On Friday, October 18, the Lucas Museum will hold one of its first major programs, “The Art of the Card—Tarot and Lotería,” on the South Lawn of Exposition Park, where it is eventually planning to open a 300,000-square-foot museum, a project estimated at $1.5 billion. The event will explore the visual connections between two different kinds of playing cards. In particular, the event will look at the work of an artist the Lucas Museum has collected in-depth: Alphonse Mucha, whose work has been widely used on tarot decks.

“Combining tarot and lotería seemed like a natural fit,” Erin M. Curtis, a curator at the Lucas, told ARTnews. “Both cards enjoy widespread use and recognition because they feature compelling artwork that has been mass reproduced. Both card decks use this artwork to communicate narratives about the human experience.”

Curtis also pointed to the historical connection shared by tarot and lotería decks, which both have roots dating to 15th-century Italy. Over the years, people have used the cards’ imagery to create “narrative in the course of divination and gameplay,” Curtis said, adding the decks have “transcended their original use in gameplay to become powerful cultural symbols—tarot, through its incorporation into mystic and occult practices, and lotería, through its identification with Mexican and Latinx culture.”

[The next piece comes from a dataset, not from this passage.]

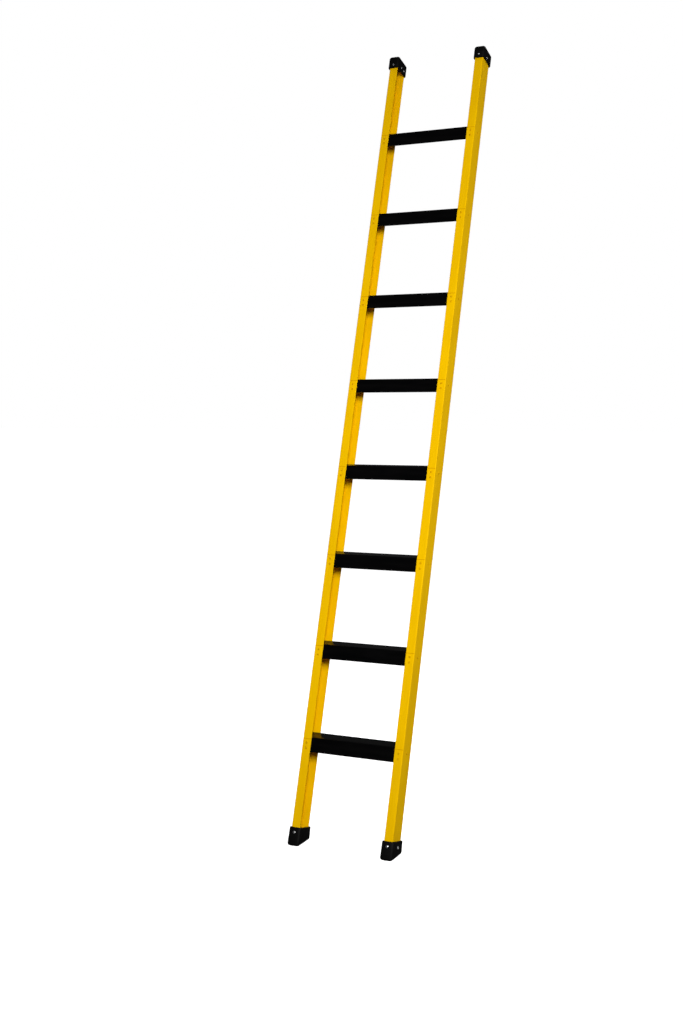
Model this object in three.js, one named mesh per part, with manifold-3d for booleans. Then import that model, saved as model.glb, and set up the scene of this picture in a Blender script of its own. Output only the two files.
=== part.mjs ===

On deck for Friday’s festivities are workshops for making tarot and lotería cards, live tarot readings and lotería games, a DJ set, and more. The evening will also include a panel about the history of the imagery found in tarot and lotería decks that will be led by Curtis and include writer and scholar Gloria Arjona and tarot reader Marcella Kroll.

This is the second public event that the Lucas Museum has hosted. Its first was held over the summer, when it staged a Family Art Day that looked at the museum’s holdings of children’s book illustrations. The hope with the tarot and lotería event, as well as the Family Art Day, has been to explore the many ways artists create narratives through their work.

“In its simplest definition, narrative art is art that tells a story,” Curtis said. “Our collection ranges from ancient works of art with figurative narratives to works by Norman Rockwell that graced the covers of the Saturday Evening Post for decades to Charles Schulz’s Peanuts comics to early cinematic storyboards for Star Wars. The Lucas Museum will pull together narrative works from many places and times which together help tell the stories of our humanity.”